Task requirements
Pull out every line with the word "model" from the entries below.

3D code data:
------------
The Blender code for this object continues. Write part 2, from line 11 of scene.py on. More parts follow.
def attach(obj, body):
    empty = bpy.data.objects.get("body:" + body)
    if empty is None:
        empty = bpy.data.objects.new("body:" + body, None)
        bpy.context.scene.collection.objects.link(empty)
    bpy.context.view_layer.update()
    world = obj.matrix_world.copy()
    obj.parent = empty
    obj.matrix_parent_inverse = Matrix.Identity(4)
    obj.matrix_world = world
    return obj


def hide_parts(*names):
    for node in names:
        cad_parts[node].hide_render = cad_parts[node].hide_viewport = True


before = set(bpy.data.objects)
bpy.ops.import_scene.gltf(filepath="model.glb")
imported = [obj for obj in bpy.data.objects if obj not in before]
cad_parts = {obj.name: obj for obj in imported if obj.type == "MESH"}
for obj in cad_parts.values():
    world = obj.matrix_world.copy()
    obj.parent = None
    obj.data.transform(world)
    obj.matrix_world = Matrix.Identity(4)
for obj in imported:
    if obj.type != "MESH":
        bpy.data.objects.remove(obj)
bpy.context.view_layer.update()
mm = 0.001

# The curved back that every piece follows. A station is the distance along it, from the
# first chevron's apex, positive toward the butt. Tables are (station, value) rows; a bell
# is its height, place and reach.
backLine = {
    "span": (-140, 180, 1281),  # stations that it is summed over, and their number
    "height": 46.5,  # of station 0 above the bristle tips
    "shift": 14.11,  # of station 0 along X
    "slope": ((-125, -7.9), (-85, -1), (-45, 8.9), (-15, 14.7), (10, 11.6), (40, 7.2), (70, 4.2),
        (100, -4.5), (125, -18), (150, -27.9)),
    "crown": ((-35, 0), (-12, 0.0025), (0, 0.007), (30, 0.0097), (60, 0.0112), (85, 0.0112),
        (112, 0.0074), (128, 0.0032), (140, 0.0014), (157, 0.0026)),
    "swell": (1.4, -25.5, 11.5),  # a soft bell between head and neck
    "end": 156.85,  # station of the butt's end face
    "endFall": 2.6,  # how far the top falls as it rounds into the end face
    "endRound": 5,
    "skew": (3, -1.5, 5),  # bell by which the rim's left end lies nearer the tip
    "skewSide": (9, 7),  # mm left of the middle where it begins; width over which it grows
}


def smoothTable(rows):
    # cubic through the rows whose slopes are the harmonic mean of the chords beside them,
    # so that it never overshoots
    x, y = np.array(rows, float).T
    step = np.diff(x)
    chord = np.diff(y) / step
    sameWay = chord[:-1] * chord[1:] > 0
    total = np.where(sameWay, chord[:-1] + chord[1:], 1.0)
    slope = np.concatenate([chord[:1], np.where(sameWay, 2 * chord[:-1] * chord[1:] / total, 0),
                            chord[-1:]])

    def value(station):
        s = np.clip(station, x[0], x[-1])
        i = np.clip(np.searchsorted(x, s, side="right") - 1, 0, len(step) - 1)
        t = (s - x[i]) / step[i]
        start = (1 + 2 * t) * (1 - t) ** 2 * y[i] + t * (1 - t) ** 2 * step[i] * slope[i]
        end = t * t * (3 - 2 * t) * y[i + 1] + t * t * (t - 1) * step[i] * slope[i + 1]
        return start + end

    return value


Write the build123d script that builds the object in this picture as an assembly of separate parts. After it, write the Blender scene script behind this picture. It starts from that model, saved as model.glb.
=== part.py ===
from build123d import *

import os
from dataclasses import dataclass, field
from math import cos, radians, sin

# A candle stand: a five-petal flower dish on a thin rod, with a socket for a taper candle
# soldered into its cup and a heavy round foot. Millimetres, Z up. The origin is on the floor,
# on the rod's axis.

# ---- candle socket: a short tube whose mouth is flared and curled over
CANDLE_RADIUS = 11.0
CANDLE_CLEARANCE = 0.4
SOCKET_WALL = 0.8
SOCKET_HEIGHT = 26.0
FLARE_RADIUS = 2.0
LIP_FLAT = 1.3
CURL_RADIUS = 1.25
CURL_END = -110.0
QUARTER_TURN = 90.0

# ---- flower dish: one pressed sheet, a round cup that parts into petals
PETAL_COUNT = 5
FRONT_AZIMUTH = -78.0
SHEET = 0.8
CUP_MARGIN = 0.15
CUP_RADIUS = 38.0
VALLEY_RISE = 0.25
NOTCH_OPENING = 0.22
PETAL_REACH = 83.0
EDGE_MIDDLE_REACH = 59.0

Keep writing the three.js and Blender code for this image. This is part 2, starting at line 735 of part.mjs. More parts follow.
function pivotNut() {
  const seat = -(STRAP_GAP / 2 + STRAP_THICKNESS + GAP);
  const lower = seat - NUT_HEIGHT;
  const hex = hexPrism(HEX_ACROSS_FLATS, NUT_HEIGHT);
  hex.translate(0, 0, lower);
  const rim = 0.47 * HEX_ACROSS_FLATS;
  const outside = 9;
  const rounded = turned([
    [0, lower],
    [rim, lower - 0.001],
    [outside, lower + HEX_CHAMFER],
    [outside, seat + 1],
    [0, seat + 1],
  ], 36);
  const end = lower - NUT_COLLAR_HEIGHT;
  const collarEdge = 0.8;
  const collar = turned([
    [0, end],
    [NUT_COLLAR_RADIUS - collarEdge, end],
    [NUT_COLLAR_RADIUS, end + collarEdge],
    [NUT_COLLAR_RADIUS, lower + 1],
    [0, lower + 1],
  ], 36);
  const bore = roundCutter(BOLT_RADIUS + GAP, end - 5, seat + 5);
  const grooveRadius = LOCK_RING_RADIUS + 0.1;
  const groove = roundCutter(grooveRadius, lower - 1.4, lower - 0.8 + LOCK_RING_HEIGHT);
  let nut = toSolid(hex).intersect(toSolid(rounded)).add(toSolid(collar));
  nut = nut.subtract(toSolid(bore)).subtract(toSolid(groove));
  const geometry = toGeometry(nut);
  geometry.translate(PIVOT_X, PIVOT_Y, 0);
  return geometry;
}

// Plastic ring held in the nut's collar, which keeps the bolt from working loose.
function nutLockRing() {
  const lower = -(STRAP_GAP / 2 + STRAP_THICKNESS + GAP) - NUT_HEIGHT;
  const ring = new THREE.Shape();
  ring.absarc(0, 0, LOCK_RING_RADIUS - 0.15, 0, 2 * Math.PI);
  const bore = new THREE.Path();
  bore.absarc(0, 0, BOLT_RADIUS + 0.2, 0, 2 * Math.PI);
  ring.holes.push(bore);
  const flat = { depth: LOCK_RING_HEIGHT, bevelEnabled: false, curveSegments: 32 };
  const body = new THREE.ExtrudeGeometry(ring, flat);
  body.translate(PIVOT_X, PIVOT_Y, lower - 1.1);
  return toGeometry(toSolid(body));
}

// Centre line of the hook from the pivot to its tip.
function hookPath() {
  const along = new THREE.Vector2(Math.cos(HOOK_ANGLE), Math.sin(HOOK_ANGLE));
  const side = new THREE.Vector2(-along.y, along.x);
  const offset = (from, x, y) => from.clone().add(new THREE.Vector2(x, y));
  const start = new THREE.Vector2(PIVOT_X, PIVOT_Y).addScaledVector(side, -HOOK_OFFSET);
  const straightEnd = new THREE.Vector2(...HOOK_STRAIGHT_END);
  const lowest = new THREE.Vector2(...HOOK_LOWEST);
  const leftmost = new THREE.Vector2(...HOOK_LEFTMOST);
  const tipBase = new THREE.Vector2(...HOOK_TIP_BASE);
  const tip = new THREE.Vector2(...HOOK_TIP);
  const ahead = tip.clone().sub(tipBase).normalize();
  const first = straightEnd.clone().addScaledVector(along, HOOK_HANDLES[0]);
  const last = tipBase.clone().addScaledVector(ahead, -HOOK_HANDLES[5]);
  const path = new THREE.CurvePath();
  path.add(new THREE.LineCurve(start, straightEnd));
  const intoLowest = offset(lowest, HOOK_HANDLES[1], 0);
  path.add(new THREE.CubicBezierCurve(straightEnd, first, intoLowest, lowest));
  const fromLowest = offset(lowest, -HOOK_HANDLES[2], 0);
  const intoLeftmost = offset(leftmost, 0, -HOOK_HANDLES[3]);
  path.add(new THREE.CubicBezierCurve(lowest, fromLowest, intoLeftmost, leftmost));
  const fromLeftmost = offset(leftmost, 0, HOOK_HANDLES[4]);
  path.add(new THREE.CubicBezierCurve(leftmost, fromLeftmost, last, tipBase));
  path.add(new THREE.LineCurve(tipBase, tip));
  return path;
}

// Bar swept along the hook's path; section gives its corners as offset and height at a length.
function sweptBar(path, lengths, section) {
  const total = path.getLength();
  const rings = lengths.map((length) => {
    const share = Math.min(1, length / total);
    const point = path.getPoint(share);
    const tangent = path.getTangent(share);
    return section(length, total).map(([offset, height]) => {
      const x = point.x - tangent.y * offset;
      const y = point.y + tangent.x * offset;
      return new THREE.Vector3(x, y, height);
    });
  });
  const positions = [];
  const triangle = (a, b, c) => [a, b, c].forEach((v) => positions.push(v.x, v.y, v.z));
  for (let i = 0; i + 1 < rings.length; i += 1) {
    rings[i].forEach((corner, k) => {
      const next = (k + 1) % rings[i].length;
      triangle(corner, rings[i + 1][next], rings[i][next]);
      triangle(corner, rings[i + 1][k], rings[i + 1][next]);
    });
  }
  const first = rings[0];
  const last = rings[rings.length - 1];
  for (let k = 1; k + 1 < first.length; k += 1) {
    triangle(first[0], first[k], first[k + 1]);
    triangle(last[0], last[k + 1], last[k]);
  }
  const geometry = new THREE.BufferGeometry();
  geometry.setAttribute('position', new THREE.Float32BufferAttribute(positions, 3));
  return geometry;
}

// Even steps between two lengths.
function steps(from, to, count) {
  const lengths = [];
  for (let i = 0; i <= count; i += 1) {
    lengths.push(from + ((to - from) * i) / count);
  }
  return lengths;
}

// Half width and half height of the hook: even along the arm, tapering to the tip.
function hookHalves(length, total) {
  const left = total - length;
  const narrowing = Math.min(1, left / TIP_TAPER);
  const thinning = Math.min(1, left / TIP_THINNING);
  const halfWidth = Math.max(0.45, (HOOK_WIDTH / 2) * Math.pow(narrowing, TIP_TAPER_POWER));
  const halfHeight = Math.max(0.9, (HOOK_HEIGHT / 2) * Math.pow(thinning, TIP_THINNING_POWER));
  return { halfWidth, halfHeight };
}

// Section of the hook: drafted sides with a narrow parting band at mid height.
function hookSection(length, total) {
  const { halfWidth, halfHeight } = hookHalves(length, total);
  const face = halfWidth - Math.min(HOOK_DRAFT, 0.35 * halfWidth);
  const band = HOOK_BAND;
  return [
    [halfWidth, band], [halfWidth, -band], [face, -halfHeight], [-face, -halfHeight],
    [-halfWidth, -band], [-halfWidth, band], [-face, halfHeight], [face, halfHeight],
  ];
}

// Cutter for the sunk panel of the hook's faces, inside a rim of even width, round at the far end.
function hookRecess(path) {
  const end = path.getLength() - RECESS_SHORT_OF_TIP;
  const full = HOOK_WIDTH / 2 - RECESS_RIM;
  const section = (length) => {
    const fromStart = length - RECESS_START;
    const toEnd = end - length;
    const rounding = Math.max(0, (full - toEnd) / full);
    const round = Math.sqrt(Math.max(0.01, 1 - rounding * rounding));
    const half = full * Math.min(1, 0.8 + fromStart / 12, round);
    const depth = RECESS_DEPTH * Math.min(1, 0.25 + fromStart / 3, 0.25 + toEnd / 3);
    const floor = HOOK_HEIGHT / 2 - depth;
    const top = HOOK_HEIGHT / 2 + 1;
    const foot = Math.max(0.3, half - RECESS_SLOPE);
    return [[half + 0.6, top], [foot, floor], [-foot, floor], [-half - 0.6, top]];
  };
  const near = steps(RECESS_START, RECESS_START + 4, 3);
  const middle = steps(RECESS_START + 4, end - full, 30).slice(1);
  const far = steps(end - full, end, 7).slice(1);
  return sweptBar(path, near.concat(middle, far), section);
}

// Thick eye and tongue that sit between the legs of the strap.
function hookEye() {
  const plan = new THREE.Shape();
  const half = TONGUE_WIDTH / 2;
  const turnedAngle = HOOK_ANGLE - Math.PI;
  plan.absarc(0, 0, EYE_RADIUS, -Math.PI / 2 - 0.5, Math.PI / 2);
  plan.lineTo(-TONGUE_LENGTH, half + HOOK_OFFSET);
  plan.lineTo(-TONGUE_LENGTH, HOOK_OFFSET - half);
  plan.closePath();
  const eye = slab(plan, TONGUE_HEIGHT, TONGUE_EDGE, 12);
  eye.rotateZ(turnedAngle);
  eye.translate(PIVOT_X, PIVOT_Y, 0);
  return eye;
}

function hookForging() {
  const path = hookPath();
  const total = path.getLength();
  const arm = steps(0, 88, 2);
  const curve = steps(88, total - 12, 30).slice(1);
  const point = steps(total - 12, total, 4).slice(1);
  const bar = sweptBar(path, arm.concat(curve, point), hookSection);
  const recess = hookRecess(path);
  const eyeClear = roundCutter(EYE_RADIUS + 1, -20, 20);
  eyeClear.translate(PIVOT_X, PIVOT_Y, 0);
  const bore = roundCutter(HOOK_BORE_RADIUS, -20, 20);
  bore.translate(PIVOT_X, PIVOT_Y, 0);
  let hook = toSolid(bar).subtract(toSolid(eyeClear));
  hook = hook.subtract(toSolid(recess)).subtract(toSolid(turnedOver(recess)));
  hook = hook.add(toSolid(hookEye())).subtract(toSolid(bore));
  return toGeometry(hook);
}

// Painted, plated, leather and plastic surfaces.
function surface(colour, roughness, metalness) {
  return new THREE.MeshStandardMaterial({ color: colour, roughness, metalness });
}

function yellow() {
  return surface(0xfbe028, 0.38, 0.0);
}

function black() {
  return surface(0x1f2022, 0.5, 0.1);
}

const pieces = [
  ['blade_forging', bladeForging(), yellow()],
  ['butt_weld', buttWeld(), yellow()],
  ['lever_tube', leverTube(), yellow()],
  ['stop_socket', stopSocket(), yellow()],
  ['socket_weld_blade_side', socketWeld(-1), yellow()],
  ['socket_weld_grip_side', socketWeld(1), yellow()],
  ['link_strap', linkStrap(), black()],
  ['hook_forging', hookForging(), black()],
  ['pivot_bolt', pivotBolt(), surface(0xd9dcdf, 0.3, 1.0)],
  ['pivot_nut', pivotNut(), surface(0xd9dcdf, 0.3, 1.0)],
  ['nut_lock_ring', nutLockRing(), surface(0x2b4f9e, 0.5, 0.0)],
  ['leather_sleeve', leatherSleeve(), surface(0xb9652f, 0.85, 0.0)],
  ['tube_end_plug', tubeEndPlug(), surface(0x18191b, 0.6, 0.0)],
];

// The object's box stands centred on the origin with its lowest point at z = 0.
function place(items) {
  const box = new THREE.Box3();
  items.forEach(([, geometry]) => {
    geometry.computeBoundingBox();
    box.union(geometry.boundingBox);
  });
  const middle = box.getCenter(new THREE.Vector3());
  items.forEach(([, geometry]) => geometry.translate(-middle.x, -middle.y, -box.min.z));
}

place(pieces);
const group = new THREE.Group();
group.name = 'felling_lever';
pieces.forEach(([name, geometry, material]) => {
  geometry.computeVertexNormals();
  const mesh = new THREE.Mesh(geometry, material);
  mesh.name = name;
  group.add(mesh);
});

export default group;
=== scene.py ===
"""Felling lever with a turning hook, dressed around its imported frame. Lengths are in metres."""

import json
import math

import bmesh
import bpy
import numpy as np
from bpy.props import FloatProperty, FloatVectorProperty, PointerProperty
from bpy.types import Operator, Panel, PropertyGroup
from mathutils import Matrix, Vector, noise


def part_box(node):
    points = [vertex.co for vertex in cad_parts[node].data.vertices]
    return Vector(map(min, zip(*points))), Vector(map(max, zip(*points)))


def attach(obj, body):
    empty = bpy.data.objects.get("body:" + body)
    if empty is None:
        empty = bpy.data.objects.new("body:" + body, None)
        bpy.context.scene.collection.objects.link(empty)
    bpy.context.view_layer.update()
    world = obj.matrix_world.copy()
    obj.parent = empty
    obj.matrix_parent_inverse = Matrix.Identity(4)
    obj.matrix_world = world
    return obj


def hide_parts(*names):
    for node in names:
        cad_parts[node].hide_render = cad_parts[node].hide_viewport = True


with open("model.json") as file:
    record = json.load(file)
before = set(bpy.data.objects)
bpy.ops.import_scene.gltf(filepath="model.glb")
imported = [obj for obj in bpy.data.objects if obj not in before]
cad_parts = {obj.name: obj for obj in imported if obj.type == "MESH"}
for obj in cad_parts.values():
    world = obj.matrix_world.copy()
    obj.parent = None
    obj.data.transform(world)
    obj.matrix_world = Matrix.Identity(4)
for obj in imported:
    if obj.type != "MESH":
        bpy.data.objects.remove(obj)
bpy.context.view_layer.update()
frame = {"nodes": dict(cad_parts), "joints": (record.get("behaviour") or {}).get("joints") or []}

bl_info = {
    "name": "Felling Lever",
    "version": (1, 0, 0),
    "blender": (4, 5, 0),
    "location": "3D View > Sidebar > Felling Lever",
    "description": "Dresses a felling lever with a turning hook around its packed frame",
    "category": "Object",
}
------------
Solution for this task
bpy.ops.import_scene.gltf(filepath="model.glb")
Write the build123d script that builds the object in this picture as an assembly of separate parts. After it, write the Blender scene script behind this picture. It starts from that model, saved as model.glb.
with open("model.json") as file:
bpy.ops.import_scene.gltf(filepath="model.glb")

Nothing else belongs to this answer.